– Несколько минут. – Инголф просит.
Пока он еще готов просить. И женщина отступает. За дверью запах болезни становится почти невыносим.
– Лежишь? – Инголф остановился у кровати. Он сложил руки за спиной, и та, которая пряталась в его тени, не смела показаться.
– Уйди.
Это слово далось Олафу с немалым трудом.
– Лежишь, – с удовлетворением произнес Инголф. – Страдаешь… от еды отказываешься. Этак ты, дорогой друг, не выживешь.
Олаф сдержал не то рык, не то стон.
– Нет, я понимаю, конечно, что ты обгорел…
…повязки пропитались и мазью, и сукровицей, и живым железом. Кожа сползала пластами, гнила, и открывшиеся язвы мокли.
– Но это еще не повод вести себя как последняя сволочь.
Он решительно раздвинул портьеры, впуская яркий, пожалуй, слишком яркий свет для привыкших к сумраку комнаты глаз Олафа.
– Накорми его, – бросил Инголф девушке. – А будет сопротивляться, разрешаю дать ложкой по лбу. Очень, знаешь ли, способствует прояснению в мозгах… если, конечно, не все мозги спеклись.
Олаф злился.
…и злость унял, стоило ей прикоснуться. Осторожно, ведь она так боялась сделать ему больно. Он же пытался улыбаться, пусть и тонкая пленка молодой кожи от улыбки этой расползалась.
И когда девушка поднесла к губам ложку, Олаф открыл рот.
– Так-то лучше… смотри тут, не расслабляйся. Завтра зайду и проверю…
Он вышел, прикрыв дверь, оставляя за нею двоих, которые, быть может, сумеют выжить, если не по одиночке, то вдвоем.
…вдвоем выживать проще.
Инголф тряхнул головой, отгоняя эту нелепую для себя мысль.
Пять лет спустя
У ребенка приключилась жажда. Естественно, ночью.

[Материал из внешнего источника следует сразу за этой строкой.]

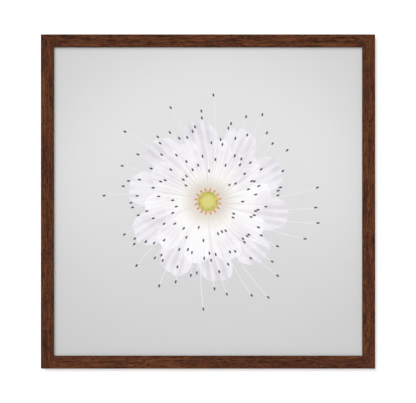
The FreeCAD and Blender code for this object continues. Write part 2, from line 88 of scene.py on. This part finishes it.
class Graph:
    """A new material and short names for the nodes that it is made of."""

    def __init__(self, name):
        self.material = bpy.data.materials.new(name)
        self.material.use_nodes = True
        self.tree = self.material.node_tree
        self.tree.nodes.clear()
        self.shader = self.node("ShaderNodeBsdfPrincipled")
        output = self.node("ShaderNodeOutputMaterial")
        self.tree.links.new(self.shader.outputs[0], output.inputs["Surface"])

    def node(self, kind, **settings):
        node = self.tree.nodes.new(kind)
        for name, value in settings.items():
            setattr(node, name, value)
        return node

    def feed(self, socket, value):
        if isinstance(value, Field):
            self.tree.links.new(value.socket, socket)
        else:
            socket.default_value = value

    def math(self, operation, *values):
        node = self.node("ShaderNodeMath", operation=operation)
        for socket, value in zip(node.inputs, values):
            self.feed(socket, value)
        return Field(self, node.outputs[0])

    def place(self):
        """The point's coordinates in the object's own space, in millimetres."""
        split = self.node("ShaderNodeSeparateXYZ")
        coordinates = self.node("ShaderNodeTexCoord")
        self.tree.links.new(coordinates.outputs["Object"], split.inputs[0])
        return [Field(self, socket) * MM for socket in split.outputs]

    def vector(self, x, y, z):
        node = self.node("ShaderNodeCombineXYZ")
        for socket, value in zip(node.inputs, (x, y, z)):
            self.feed(socket, value)
        return Field(self, node.outputs[0])

    def noise(self, where, scale, detail=2.0, roughness=0.5, distortion=0.0):
        node = self.node("ShaderNodeTexNoise")
        self.feed(node.inputs["Vector"], where)
        node.inputs["Scale"].default_value = scale
        node.inputs["Detail"].default_value = detail
        node.inputs["Roughness"].default_value = roughness
        node.inputs["Distortion"].default_value = distortion
        return Field(self, node.outputs["Fac"])

    def cells(self, where, scale):
        """Distance to the nearest of many scattered points, and that point's own colour."""
        node = self.node("ShaderNodeTexVoronoi")
        self.feed(node.inputs["Vector"], where)
        node.inputs["Scale"].default_value = scale
        return Field(self, node.outputs["Distance"]), Field(self, node.outputs["Color"])

    def chance(self, number, seed):
        """Three random numbers, 0 to 1, fixed by a whole number and a seed."""
        node = self.node("ShaderNodeTexWhiteNoise", noise_dimensions="2D")
        self.feed(node.inputs["Vector"], self.vector(number, seed, 0.0))
        split = self.node("ShaderNodeSeparateColor")
        self.tree.links.new(node.outputs["Color"], split.inputs[0])
        return [Field(self, socket) for socket in split.outputs]

    def ramp(self, value, start, end, low=0.0, high=1.0, smooth=True):
        """Goes from low to high as value goes from start to end, and stays there beyond."""
        node = self.node("ShaderNodeMapRange")
        node.interpolation_type = "SMOOTHSTEP" if smooth else "LINEAR"
        ends = {"Value": value, "From Min": start, "From Max": end, "To Min": low, "To Max": high}
        for name, number in ends.items():
            self.feed(node.inputs[name], number)
        return Field(self, node.outputs["Result"])

    def mix(self, share, first, second):
        """The first colour where share is 0, and the second where it is 1."""
        node = self.node("ShaderNodeMix", data_type="RGBA", clamp_factor=True)
        self.feed(node.inputs[0], share)
        self.feed(node.inputs[6], first)
        self.feed(node.inputs[7], second)
        return Field(self, node.outputs[2])

    def bump(self, height, distance, strength=1.0):
        node = self.node("ShaderNodeBump")
        node.inputs["Strength"].default_value = strength
        node.inputs["Distance"].default_value = distance
        self.feed(node.inputs["Height"], height)
        self.feed(self.shader.inputs["Normal"], Field(self, node.outputs[0]))

    def finish(self, colour, roughness, metallic=0.0, specular=0.5):
        self.feed(self.shader.inputs["Base Color"], colour)
        self.feed(self.shader.inputs["Roughness"], roughness)
        self.shader.inputs["Metallic"].default_value = metallic
        self.shader.inputs["Specular IOR Level"].default_value = specular
        return self.material


def dress(names, material):
    """Puts one material on CAD nodes."""
    for name in names:
        mesh = nodes[name].data
        mesh.materials.clear()
        mesh.materials.append(material)


# ---------------------------------------------------------------- camera, stage and light


def add_camera():
    """A long lens straight in front of the frame's centre."""
    camera = bpy.data.cameras.new("camera")
    camera.sensor_width = 36.0
    camera.lens = 300.0
    distance = VIEW_SHARE * frame_width * camera.lens / camera.sensor_width
    camera.clip_start = 0.05
    camera.clip_end = 50.0
    holder = bpy.data.objects.new("camera", camera)
    holder.location = (0.0, front_y - distance, centre_z)
    holder.rotation_euler = (math.radians(90), 0.0, 0.0)
    bpy.context.collection.objects.link(holder)
    bpy.context.scene.camera = holder


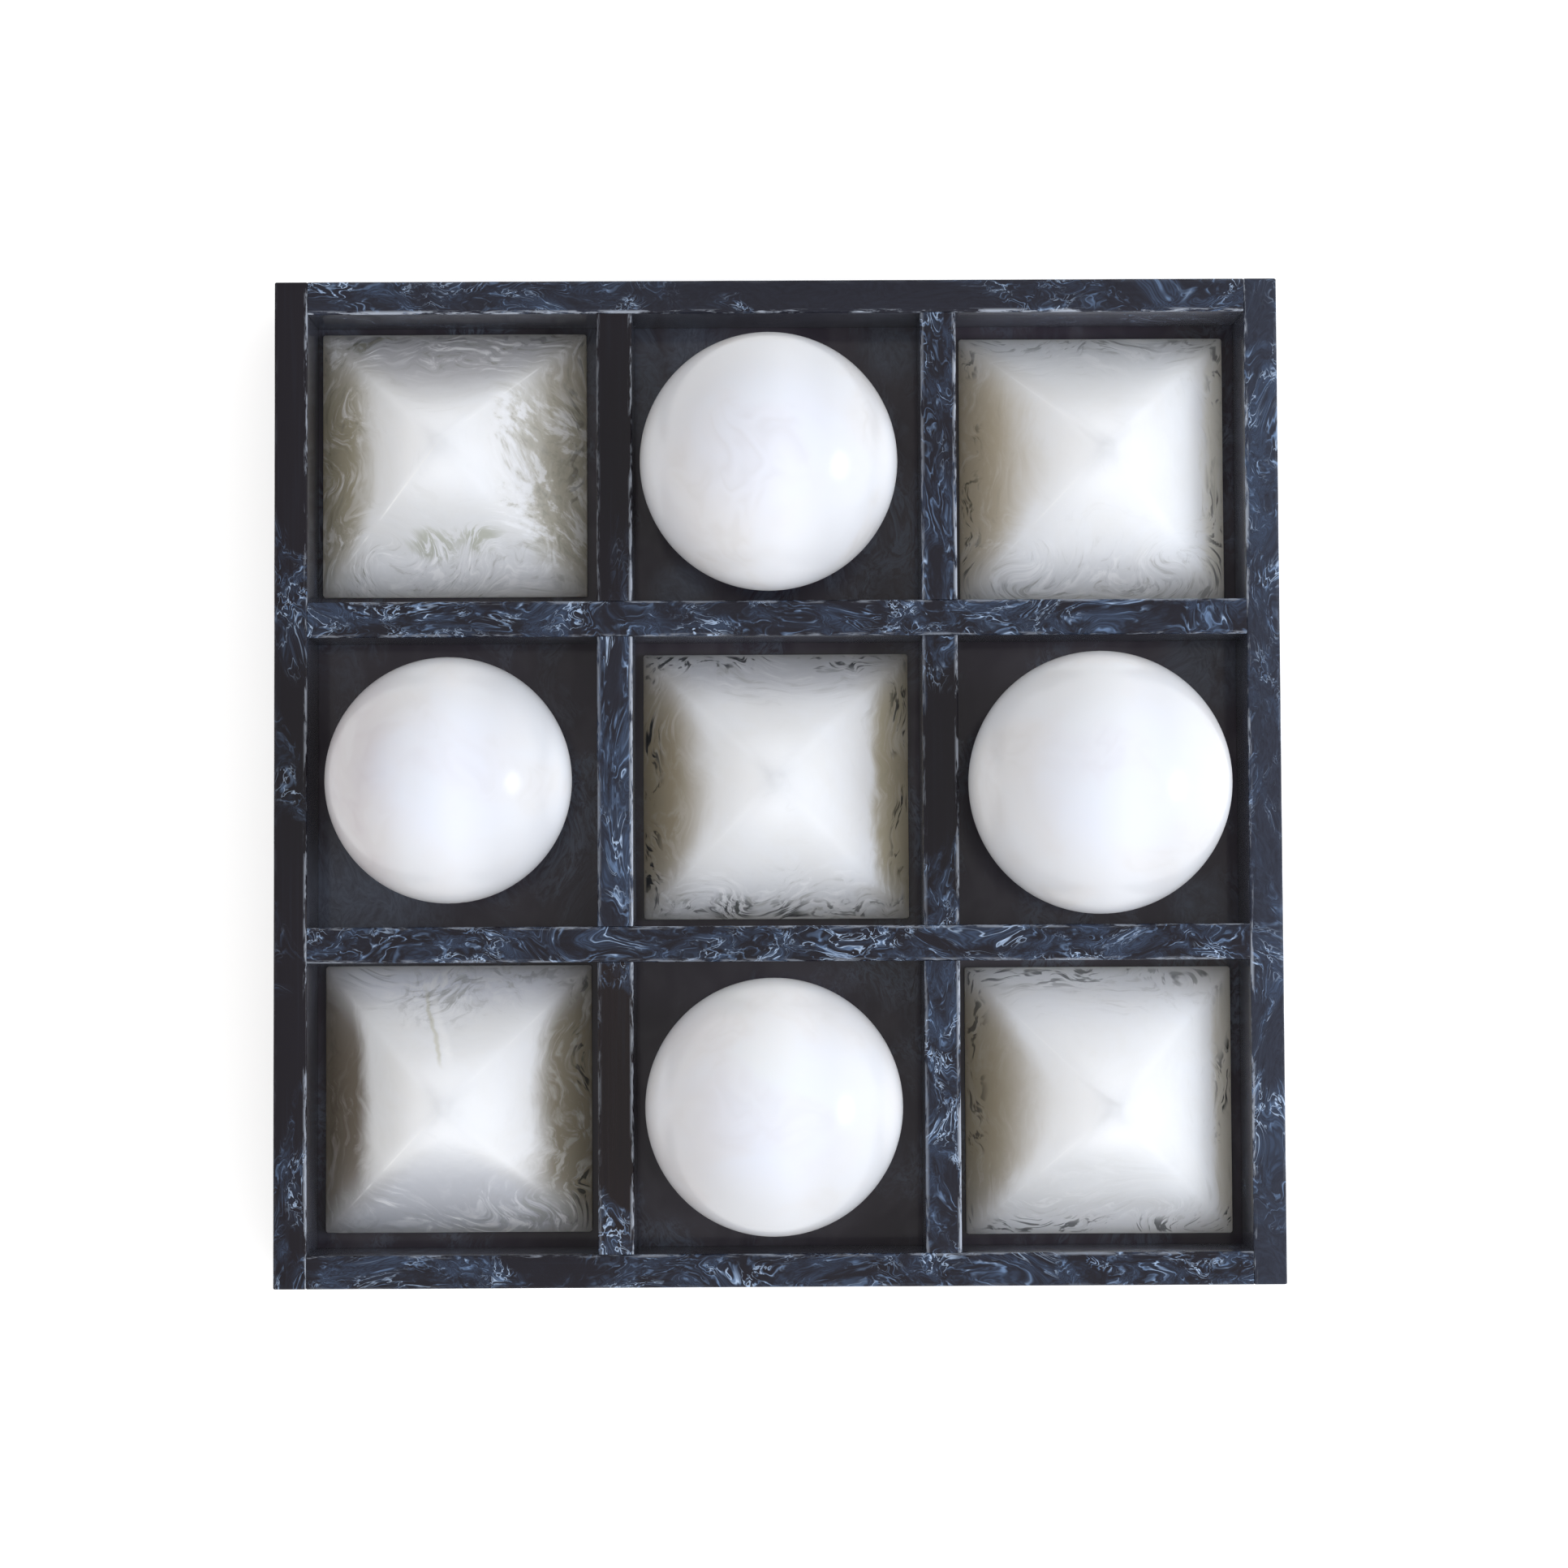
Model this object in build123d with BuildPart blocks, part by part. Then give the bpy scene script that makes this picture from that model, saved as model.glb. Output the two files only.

И еще более естественно, что вода в кувшине, который Таннис ставила на прикроватный столик именно потому, что ночная жажда с ребенком приключалась регулярно, его не устроила.
Ребенок, завернутый в простыню, явился в родительскую спальню и мрачно произнес:
– Пить хочу.
– Таннис, – сказал Кейрен, пряча ступни под одеяло, поскольку за ребенком водилась дурная привычка их щекотать, – твой сын пить хочет.
– Неа. До рассвета это твой сын.
И Таннис, презрев материнский долг, повернулась к ребенку спиной. Впрочем, тот уже передумал насчет жажды и, забравшись на кровать, втиснулся между Таннис и Кейреном. Он лег, обняв мать за шею, уткнувшись носом в волосы, и пробормотал:
– Мам, я тебя люблю…
– И я тебя.
– И папу?
– Куда без папы…
Кейрен фыркнул и ребенка подгреб к себе, прижал к животу, велев:
– Спи.
Спал. Крепко спал и во сне порой ногой дергал, точно убегал от кого-то. Ну или догонял… Кейрен утверждал, что сын идет по следу. Как бы там ни было, но одеяло к утру сбивалось, падало на пол, и ребенок мерз, пытался согреться, забираясь под простыню, а порой и под подушку.